VèVè Amasasa Clark (December 14, 1944 – December 1, 2007) was an author and scholar who coined the phrase "diaspora literacy". She was a professor of African American Studies at the University of California, Berkeley from 1991 until her death in 2007.

== Early life and education ==
Clark was born in Jamaica, Queens, New York City, the only child of a Caribbean-born mother, Pauline Kirton, and Alonzo Clark, from North Carolina. She considered becoming a doctor or a musician, but instead chose to study romance languages at Queens College of the City University of New York. She received her bachelor's degree in 1966. She continued her language studies at the Université de Nancy in Lorraine, France, and in 1969 returned to Queens College and received her master's degree in French.

== Career ==
During the 1970s, she worked as a teaching assistant in French and later as a lecturer in Afro-American Studies. Clark received her Ph.D in French and ethnology in 1983 from the University of California, Berkeley. While completing her Ph.D. thesis at UC Berkeley, she joined Tufts University as an assistant professor of African and Caribbean literature.

Clark returned to the University of California, Berkeley, in 1991 as an associate professor in the Department of African American Studies, where she taught popular courses on African women writers and African Diaspora literature.

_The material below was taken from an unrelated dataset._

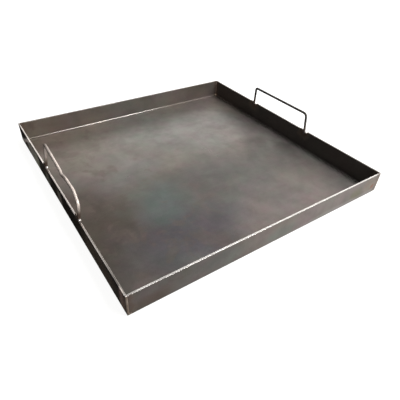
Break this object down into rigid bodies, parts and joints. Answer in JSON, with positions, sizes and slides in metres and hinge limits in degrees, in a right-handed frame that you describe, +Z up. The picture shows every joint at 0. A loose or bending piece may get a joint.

As a scholar, Clark co-edited several books and also authored numerous essays on Haitian theater and African American dances, including research on dancer and anthropologist Katherine Dunham. Perhaps Clark's best known essay is "Developing Diaspora Literacy and Marasa Consciousness", in which she further articulates “diaspora literacy”, coined in her earlier writing. She used this phrase to describe a reader's ability to understand multiple levels of meanings in folk expressions, stories, and words within communities of the Black Diaspora. According to Clark, "This type of literacy is more than a purely intellectual exercise. It is a skill for both narrator and reader which demands a knowledge of historical, social, cultural and political development generated by lived and textual experience."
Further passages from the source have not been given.